* **WHAT YOU SHOULD DO**
Quote only the lines from the line containing "Reconstruct the object in this render as a 3D" to the line containing "of coated cloth.", with both of those lines included, please, exactly as written.

* **MATERIAL SHOWN**
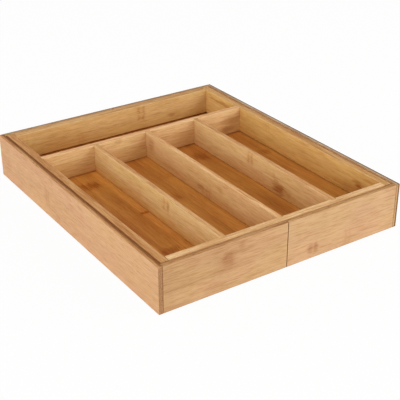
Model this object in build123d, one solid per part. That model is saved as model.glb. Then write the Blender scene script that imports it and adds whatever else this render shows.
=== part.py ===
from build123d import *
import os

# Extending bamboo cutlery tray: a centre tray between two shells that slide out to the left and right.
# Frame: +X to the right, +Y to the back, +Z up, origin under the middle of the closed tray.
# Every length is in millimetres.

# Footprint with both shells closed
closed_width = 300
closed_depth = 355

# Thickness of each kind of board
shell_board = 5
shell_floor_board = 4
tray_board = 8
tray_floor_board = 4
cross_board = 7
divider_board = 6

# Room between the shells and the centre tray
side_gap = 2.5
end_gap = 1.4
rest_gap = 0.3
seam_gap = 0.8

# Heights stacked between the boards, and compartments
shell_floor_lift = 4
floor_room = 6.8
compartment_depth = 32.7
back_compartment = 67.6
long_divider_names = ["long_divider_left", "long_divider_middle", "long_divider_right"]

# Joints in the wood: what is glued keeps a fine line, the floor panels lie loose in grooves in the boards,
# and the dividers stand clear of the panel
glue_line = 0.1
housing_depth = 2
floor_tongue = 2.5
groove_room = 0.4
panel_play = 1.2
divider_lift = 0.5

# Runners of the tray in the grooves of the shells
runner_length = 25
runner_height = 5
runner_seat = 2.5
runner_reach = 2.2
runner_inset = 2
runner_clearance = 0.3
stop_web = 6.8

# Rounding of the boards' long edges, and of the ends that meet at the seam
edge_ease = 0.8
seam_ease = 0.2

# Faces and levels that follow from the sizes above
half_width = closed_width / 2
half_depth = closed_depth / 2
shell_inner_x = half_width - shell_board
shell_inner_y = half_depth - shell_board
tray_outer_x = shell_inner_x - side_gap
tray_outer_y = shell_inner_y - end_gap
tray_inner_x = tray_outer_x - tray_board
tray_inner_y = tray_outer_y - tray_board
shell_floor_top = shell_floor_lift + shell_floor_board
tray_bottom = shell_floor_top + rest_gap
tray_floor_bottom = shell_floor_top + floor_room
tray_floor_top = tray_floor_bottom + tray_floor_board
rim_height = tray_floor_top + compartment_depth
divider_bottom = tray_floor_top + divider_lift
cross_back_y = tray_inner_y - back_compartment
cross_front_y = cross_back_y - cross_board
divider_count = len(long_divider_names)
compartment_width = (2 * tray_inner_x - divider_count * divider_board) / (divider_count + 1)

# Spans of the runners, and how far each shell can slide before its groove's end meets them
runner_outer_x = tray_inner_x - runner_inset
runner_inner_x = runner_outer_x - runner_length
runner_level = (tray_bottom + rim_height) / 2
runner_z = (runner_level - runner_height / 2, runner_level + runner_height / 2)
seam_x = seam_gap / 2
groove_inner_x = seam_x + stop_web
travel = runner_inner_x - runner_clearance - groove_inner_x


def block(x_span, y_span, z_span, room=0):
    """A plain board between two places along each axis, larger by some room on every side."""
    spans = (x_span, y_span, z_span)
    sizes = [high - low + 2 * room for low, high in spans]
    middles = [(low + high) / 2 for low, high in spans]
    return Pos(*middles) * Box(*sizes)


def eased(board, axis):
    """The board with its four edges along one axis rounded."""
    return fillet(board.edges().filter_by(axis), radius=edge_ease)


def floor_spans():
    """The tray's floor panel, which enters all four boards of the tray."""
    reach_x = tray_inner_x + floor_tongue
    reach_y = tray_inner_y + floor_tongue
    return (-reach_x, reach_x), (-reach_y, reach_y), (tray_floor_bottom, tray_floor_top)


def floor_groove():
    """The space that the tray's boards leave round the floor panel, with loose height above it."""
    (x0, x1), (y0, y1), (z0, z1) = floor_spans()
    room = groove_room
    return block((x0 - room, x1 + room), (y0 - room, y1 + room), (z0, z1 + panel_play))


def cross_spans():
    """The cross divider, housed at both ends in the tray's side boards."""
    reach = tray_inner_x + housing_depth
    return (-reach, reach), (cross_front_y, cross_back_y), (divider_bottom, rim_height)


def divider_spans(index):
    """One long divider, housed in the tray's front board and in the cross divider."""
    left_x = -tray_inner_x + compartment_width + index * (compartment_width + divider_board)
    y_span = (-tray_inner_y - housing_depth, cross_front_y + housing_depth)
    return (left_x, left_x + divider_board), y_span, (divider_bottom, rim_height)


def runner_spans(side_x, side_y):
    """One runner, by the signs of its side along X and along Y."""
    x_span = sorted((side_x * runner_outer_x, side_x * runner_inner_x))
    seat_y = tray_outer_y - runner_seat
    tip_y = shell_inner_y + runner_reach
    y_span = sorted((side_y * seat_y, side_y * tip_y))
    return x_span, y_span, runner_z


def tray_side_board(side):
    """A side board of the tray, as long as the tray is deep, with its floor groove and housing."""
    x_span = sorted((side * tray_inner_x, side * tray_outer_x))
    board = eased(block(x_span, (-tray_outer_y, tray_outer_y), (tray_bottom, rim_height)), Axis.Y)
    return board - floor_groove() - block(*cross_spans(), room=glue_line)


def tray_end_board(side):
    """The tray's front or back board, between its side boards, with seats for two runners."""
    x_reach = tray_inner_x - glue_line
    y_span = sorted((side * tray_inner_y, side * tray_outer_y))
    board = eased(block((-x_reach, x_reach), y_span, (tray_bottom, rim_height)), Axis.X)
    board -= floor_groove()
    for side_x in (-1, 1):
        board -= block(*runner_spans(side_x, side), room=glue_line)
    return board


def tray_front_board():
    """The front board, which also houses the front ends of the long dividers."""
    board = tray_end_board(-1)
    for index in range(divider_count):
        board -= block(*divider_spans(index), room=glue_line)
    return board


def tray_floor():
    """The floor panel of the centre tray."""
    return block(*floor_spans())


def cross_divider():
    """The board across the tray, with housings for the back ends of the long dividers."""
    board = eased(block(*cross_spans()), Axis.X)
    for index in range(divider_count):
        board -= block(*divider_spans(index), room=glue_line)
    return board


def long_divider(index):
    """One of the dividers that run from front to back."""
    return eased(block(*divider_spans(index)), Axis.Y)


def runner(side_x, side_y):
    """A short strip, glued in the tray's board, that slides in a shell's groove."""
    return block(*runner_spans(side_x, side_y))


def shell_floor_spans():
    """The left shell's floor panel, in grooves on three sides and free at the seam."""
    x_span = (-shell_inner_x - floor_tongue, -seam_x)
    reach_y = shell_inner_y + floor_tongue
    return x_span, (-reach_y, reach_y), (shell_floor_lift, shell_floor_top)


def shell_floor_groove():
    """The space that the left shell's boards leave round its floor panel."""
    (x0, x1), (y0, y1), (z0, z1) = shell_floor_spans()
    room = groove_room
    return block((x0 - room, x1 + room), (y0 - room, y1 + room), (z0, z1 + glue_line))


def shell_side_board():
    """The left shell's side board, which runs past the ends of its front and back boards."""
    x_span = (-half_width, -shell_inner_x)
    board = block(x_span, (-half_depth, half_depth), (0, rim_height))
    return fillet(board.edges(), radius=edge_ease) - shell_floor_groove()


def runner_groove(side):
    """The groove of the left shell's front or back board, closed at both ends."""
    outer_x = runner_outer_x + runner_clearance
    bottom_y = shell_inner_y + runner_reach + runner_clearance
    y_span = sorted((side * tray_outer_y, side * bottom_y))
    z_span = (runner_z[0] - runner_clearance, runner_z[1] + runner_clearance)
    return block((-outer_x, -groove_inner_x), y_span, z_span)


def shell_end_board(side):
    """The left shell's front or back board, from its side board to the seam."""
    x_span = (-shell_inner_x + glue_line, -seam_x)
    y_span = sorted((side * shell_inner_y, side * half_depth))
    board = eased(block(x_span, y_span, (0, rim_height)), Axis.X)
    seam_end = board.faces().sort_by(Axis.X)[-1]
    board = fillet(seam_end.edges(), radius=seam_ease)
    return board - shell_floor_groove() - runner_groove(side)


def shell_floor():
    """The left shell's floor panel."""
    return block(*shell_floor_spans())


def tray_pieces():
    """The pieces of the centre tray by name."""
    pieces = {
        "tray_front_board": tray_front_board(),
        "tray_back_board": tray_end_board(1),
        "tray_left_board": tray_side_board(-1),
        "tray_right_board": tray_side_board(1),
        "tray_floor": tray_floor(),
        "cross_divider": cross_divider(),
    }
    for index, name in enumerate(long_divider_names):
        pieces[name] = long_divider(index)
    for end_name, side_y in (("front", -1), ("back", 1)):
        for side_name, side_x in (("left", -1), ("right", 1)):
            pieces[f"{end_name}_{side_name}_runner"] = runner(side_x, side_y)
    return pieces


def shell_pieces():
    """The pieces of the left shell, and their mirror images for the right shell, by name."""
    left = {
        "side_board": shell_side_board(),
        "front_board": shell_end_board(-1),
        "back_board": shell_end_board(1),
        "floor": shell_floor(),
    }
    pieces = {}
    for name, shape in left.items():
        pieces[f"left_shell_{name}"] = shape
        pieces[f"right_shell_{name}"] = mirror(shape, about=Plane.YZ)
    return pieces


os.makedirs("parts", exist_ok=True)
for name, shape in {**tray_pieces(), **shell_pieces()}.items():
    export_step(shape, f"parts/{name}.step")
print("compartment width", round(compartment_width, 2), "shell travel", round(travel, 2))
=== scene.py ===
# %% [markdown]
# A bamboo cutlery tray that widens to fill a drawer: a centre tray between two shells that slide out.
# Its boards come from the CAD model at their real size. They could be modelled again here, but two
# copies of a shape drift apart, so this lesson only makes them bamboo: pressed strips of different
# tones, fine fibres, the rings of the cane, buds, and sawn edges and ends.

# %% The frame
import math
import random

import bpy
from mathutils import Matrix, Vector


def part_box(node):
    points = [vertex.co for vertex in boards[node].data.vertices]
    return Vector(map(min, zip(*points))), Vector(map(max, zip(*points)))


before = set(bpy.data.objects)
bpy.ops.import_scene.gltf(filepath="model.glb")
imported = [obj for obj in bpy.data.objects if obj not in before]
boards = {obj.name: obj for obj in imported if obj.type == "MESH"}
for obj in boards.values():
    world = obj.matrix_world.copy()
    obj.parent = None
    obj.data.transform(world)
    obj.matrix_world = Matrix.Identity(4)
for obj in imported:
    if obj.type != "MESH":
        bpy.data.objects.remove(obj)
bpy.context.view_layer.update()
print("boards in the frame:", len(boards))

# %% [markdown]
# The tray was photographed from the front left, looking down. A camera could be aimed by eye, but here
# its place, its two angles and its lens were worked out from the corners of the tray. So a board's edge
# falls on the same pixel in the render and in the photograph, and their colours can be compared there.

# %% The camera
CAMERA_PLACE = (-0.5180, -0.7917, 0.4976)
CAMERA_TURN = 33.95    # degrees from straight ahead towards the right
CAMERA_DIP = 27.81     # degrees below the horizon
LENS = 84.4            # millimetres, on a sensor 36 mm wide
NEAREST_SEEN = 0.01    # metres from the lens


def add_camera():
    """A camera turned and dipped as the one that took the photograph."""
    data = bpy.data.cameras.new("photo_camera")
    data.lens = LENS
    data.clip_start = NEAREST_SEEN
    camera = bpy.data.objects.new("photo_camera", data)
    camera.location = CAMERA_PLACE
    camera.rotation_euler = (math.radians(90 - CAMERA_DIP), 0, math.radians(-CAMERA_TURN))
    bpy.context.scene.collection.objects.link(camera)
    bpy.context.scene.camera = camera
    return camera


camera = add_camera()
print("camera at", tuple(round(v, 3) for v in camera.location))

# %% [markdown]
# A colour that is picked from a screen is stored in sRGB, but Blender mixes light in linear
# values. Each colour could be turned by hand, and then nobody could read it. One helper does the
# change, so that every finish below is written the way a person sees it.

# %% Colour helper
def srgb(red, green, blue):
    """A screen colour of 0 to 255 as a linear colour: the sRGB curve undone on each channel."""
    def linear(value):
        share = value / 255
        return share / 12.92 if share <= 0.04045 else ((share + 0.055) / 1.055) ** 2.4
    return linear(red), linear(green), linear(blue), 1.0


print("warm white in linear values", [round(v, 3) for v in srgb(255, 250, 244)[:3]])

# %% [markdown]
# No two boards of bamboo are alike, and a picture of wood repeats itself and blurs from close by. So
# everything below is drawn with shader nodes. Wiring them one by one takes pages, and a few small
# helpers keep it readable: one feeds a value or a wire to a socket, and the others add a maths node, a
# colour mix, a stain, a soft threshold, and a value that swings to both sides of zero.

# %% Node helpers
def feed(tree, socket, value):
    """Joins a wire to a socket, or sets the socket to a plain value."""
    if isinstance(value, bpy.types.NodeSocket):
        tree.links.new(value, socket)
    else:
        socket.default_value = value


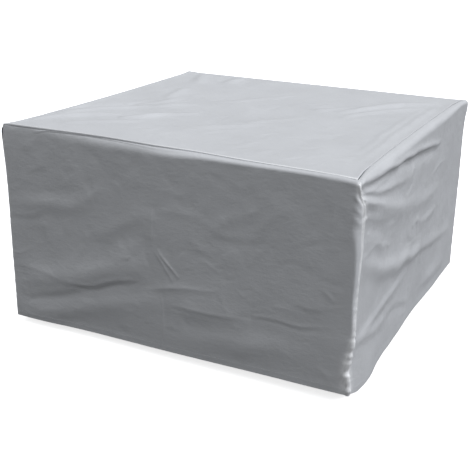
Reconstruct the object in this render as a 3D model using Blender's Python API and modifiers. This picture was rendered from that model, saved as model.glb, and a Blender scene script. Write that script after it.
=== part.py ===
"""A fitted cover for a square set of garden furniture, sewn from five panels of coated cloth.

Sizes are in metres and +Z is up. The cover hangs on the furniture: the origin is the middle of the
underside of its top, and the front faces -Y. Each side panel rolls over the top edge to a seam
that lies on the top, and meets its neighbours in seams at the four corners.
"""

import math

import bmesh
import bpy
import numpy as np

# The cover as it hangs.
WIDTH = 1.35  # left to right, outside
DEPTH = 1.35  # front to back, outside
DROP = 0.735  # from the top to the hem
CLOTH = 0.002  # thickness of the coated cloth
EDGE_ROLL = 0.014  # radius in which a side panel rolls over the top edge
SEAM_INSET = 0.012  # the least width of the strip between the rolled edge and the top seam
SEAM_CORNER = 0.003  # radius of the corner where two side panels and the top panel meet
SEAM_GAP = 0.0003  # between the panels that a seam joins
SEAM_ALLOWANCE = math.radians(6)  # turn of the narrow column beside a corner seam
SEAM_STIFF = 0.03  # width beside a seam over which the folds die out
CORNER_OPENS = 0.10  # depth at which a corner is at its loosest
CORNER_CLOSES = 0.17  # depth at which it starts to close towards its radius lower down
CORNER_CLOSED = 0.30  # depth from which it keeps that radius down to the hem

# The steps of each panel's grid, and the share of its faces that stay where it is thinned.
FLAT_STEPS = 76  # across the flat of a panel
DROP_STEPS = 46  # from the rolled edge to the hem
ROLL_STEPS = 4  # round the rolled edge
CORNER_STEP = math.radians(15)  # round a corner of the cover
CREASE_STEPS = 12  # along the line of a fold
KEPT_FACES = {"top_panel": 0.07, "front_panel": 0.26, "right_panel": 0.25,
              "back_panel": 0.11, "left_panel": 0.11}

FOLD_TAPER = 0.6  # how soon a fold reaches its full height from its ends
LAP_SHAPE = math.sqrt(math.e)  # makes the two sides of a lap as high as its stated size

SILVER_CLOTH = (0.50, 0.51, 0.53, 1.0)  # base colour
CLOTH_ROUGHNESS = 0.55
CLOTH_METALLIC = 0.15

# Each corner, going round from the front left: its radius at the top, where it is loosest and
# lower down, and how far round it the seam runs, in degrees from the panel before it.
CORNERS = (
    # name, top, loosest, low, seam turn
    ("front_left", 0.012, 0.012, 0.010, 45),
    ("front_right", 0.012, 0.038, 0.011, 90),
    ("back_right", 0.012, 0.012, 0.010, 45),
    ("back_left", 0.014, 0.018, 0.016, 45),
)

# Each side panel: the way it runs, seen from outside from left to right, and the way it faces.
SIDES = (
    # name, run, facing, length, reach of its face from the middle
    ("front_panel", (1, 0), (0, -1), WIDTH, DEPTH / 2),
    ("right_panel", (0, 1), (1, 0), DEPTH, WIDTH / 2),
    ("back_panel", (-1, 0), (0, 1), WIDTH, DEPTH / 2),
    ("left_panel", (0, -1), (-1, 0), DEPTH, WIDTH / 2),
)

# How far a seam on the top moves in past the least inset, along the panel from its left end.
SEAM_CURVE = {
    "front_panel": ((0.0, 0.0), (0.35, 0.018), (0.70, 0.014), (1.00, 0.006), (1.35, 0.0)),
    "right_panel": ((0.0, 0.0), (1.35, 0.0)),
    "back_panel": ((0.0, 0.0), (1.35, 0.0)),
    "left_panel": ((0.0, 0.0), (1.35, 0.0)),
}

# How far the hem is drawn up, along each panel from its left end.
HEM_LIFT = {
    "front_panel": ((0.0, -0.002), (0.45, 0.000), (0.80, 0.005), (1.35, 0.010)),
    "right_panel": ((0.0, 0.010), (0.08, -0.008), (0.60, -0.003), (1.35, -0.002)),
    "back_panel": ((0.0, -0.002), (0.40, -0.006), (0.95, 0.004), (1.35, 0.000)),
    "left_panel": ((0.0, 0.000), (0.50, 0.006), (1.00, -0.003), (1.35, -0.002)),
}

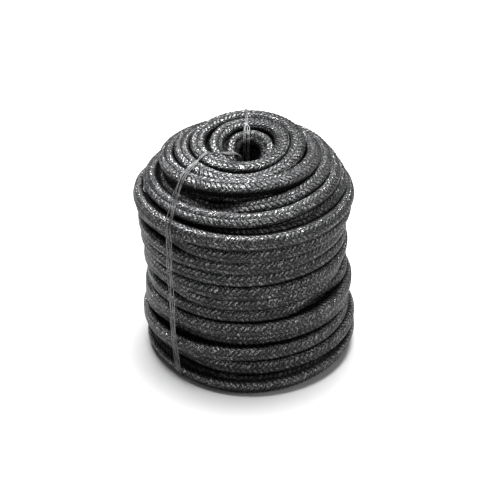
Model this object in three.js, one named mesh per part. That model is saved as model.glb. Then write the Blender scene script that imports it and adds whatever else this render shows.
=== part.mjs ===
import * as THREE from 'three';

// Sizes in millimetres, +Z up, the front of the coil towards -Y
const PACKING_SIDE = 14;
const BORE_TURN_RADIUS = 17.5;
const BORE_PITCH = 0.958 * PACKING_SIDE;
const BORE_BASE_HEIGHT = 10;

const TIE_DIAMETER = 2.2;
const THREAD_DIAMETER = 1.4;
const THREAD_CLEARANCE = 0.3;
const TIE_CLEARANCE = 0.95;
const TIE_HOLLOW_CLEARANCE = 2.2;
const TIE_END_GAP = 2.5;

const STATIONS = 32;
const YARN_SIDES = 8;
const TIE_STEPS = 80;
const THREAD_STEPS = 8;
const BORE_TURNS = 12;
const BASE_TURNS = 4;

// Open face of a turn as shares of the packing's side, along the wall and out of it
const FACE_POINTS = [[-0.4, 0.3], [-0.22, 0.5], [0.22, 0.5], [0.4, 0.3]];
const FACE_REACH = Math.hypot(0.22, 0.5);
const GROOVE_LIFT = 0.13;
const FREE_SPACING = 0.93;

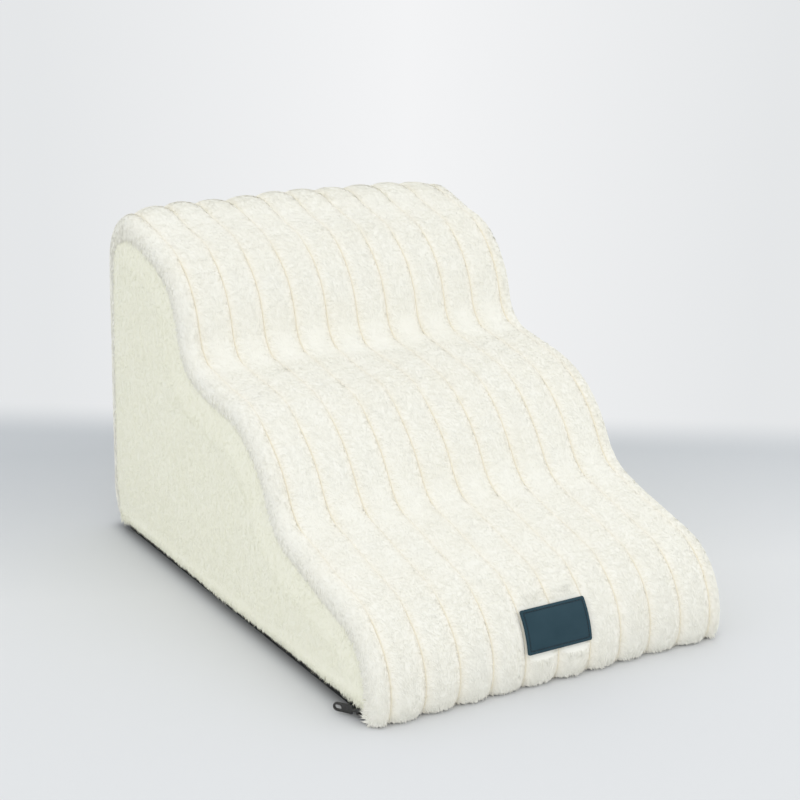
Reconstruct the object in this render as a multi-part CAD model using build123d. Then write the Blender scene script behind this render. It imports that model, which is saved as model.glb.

* **RESULT FOR THIS TASK**
Reconstruct the object in this render as a 3D model using Blender's Python API and modifiers. This picture was rendered from that model, saved as model.glb, and a Blender scene script. Write that script after it.
=== part.py ===
"""A fitted cover for a square set of garden furniture, sewn from five panels of coated cloth.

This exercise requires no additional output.